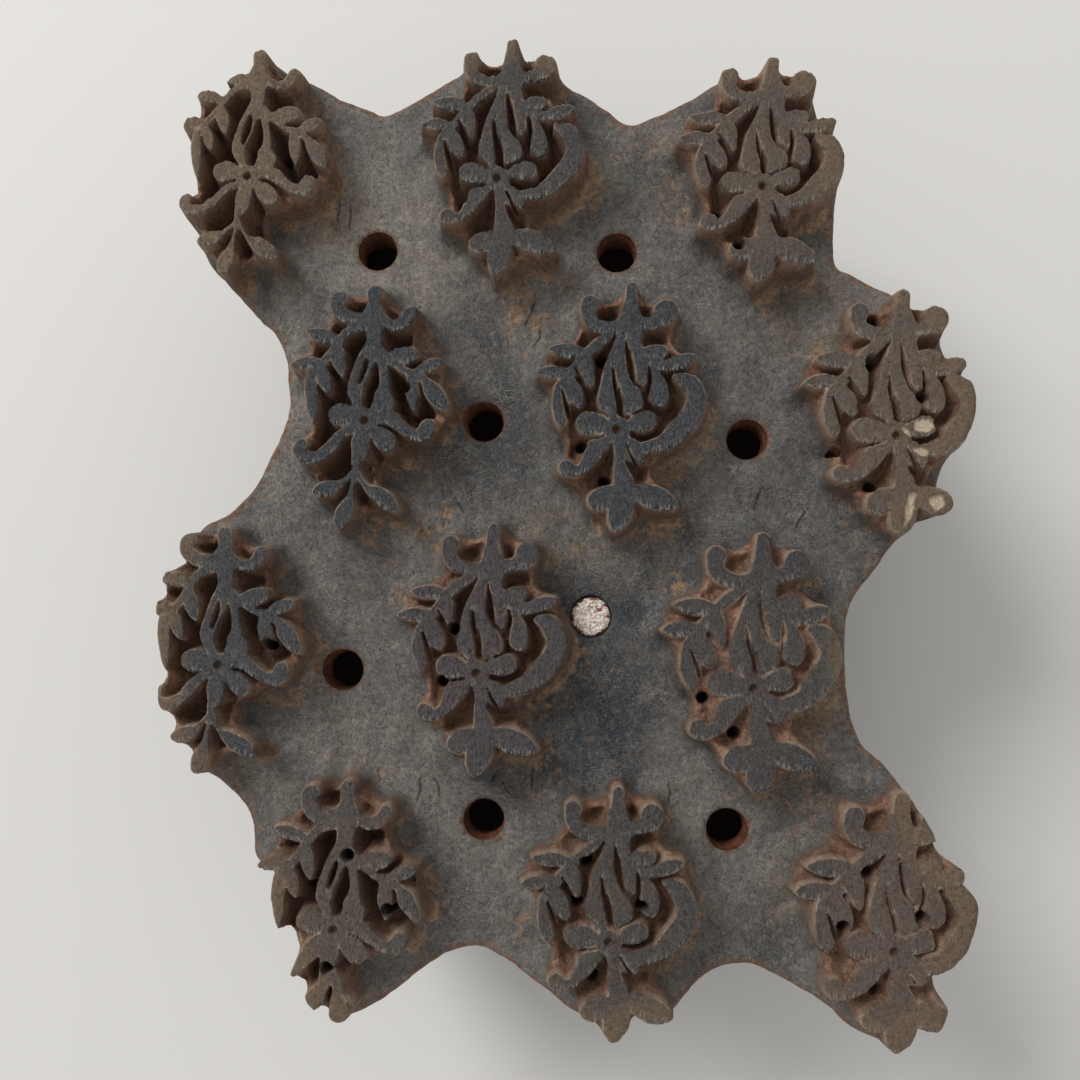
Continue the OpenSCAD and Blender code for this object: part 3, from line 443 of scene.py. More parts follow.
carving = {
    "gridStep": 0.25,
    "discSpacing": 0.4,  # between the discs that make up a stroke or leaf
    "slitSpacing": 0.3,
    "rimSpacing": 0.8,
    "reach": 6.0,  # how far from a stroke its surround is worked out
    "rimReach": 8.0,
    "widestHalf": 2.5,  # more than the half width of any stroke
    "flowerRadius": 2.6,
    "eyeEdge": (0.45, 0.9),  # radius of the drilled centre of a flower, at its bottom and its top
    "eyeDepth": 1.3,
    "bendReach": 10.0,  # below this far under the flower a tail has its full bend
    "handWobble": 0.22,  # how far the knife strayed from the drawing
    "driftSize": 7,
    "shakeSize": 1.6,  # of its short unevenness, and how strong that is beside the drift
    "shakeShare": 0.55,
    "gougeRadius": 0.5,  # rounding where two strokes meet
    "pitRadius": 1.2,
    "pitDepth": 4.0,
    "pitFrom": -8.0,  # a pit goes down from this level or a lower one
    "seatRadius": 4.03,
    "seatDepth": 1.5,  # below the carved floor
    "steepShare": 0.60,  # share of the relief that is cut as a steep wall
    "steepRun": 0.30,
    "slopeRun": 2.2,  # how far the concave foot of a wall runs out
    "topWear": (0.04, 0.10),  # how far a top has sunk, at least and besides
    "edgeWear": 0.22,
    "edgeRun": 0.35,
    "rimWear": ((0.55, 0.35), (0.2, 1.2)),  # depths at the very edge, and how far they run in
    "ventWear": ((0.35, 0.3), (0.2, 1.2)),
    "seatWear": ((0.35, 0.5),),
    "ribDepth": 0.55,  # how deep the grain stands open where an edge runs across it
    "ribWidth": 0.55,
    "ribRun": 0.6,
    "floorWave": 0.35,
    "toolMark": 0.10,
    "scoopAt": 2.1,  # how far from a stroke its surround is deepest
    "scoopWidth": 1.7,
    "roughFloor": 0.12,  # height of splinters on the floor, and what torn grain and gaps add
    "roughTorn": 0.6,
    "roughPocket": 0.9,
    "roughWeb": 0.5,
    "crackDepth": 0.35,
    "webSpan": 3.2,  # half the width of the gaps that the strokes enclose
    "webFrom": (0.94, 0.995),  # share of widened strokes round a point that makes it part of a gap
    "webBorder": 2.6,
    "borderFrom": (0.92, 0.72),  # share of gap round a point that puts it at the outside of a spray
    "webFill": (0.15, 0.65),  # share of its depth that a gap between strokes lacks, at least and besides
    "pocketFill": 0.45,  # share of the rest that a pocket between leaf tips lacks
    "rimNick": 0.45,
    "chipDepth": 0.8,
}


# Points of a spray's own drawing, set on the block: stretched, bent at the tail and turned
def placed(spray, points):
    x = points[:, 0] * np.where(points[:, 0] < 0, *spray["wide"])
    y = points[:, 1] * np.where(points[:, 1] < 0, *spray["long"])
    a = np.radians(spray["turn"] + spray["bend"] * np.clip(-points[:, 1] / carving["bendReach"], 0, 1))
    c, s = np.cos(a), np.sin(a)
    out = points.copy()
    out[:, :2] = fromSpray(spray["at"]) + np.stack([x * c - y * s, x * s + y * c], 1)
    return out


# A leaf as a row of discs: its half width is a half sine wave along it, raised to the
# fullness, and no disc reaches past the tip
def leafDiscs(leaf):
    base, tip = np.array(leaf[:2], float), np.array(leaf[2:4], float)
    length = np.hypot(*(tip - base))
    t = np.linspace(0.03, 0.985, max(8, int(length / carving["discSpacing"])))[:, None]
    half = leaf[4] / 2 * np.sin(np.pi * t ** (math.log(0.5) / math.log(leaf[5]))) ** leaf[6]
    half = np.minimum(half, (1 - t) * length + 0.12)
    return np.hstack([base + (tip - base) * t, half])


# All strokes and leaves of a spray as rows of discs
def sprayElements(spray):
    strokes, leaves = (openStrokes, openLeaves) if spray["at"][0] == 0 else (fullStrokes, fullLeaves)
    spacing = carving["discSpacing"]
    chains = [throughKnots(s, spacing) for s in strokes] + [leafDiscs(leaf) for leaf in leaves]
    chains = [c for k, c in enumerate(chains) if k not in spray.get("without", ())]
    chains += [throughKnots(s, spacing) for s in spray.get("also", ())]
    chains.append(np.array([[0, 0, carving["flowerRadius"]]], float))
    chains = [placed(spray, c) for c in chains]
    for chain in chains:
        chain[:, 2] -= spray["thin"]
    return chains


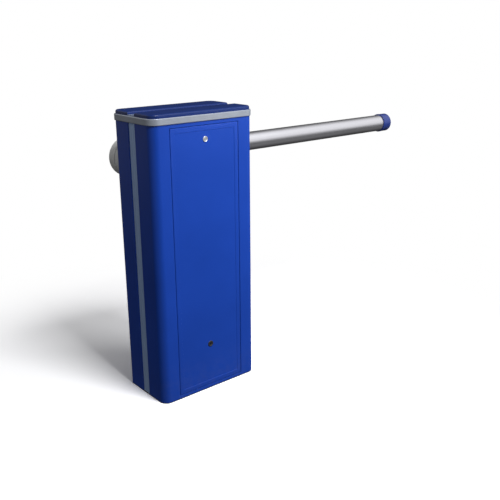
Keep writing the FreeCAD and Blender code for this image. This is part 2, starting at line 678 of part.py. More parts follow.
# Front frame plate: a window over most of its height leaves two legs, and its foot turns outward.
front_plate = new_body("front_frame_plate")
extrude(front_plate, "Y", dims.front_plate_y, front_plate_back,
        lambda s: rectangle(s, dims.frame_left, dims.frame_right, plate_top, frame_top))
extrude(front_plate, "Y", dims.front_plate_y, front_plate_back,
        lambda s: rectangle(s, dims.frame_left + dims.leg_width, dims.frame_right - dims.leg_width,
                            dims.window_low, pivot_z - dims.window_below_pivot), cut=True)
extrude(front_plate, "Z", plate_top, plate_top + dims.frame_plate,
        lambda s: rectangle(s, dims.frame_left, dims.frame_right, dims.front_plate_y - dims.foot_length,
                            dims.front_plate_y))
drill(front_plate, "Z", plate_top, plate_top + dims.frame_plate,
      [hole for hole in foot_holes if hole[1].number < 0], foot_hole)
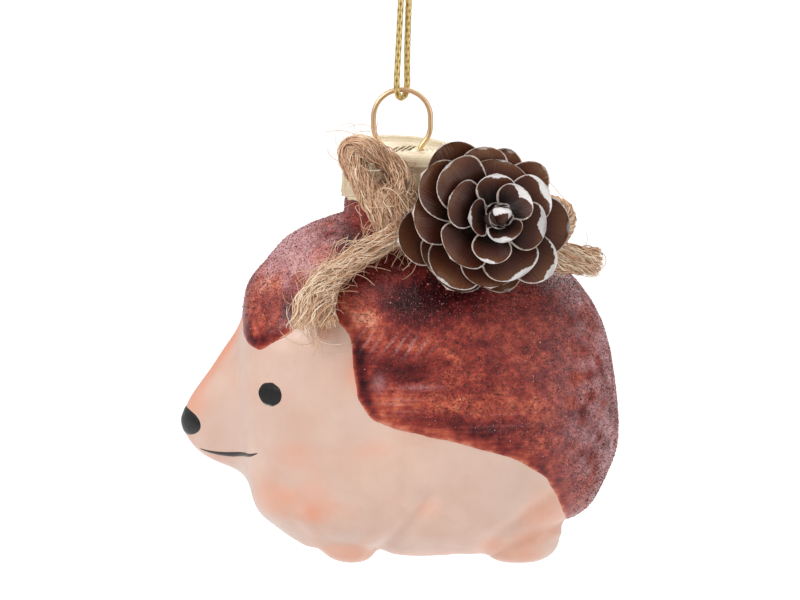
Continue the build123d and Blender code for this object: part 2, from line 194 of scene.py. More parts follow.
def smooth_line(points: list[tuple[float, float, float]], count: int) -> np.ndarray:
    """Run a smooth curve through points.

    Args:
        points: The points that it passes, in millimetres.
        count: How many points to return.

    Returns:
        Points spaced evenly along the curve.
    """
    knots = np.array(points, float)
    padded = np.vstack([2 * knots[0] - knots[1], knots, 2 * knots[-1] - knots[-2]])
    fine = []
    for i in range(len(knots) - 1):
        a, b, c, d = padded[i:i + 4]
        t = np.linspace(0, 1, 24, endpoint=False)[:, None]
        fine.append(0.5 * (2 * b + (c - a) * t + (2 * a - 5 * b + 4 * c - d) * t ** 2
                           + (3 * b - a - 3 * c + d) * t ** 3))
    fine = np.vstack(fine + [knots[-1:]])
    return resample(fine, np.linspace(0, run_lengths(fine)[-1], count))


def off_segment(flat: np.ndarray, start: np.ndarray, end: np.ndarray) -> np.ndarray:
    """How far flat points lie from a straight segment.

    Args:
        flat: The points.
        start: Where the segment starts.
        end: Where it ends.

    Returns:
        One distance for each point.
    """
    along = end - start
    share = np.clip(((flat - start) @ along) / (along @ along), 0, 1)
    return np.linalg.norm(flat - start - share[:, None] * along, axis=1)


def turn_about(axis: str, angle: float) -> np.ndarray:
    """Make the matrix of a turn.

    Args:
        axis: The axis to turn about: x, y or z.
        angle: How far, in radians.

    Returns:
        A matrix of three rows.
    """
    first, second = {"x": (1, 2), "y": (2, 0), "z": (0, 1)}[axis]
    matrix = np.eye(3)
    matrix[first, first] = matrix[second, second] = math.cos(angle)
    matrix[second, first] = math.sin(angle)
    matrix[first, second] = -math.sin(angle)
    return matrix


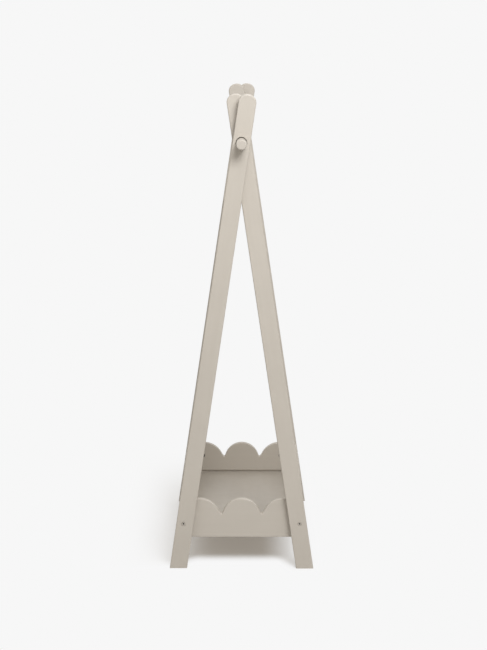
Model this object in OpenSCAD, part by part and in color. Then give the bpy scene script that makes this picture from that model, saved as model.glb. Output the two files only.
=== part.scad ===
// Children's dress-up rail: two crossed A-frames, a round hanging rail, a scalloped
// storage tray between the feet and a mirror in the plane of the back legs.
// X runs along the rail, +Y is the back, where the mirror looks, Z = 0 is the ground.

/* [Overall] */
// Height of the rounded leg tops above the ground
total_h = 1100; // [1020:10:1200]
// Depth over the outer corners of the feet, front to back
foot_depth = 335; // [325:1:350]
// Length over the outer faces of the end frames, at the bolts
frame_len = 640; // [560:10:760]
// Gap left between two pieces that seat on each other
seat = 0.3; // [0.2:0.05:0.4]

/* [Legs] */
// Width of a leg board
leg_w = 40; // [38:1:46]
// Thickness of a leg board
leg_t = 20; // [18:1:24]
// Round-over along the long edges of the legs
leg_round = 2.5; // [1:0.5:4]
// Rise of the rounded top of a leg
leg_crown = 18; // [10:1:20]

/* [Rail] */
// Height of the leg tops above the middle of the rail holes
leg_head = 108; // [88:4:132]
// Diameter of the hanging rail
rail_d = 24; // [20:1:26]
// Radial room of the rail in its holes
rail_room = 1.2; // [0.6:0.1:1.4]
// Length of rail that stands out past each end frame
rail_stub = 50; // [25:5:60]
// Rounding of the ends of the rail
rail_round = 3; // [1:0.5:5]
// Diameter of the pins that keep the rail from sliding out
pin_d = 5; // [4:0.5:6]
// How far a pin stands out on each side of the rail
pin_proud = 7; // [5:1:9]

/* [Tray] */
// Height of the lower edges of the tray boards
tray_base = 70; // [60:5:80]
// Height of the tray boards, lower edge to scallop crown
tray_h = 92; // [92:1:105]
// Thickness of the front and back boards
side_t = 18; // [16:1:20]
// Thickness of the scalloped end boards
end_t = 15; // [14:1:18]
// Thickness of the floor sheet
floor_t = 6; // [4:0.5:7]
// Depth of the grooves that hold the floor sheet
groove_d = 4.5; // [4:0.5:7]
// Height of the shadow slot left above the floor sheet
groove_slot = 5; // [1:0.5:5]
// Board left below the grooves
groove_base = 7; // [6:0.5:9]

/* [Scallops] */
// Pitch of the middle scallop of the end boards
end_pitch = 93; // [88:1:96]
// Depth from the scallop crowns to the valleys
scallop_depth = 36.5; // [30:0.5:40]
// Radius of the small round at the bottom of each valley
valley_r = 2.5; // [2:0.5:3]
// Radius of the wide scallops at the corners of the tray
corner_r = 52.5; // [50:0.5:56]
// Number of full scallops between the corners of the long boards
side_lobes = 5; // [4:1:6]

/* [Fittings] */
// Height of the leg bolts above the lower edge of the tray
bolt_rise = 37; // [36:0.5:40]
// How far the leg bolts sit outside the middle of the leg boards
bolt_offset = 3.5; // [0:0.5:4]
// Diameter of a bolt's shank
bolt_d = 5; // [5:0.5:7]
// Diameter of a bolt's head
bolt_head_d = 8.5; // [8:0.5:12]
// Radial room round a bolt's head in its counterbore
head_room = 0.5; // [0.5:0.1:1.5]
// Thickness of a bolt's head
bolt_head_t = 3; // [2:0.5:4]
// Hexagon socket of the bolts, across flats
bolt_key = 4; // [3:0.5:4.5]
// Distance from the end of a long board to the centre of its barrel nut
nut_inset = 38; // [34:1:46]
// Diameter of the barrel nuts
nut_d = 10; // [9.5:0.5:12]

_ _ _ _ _

→ Aim: The required output is an exact reproduction of the lines starting at the one that contains "Keep writing the" and ending at the one that contains "[hole for hole". Both boundary lines belong to it.

→ Exercise response:
Keep writing the FreeCAD and Blender code for this image. This is part 2, starting at line 678 of part.py. More parts follow.
# Front frame plate: a window over most of its height leaves two legs, and its foot turns outward.
front_plate = new_body("front_frame_plate")
extrude(front_plate, "Y", dims.front_plate_y, front_plate_back,
        lambda s: rectangle(s, dims.frame_left, dims.frame_right, plate_top, frame_top))
extrude(front_plate, "Y", dims.front_plate_y, front_plate_back,
        lambda s: rectangle(s, dims.frame_left + dims.leg_width, dims.frame_right - dims.leg_width,
                            dims.window_low, pivot_z - dims.window_below_pivot), cut=True)
extrude(front_plate, "Z", plate_top, plate_top + dims.frame_plate,
        lambda s: rectangle(s, dims.frame_left, dims.frame_right, dims.front_plate_y - dims.foot_length,
                            dims.front_plate_y))
drill(front_plate, "Z", plate_top, plate_top + dims.frame_plate,
      [hole for hole in foot_holes if hole[1].number < 0], foot_hole)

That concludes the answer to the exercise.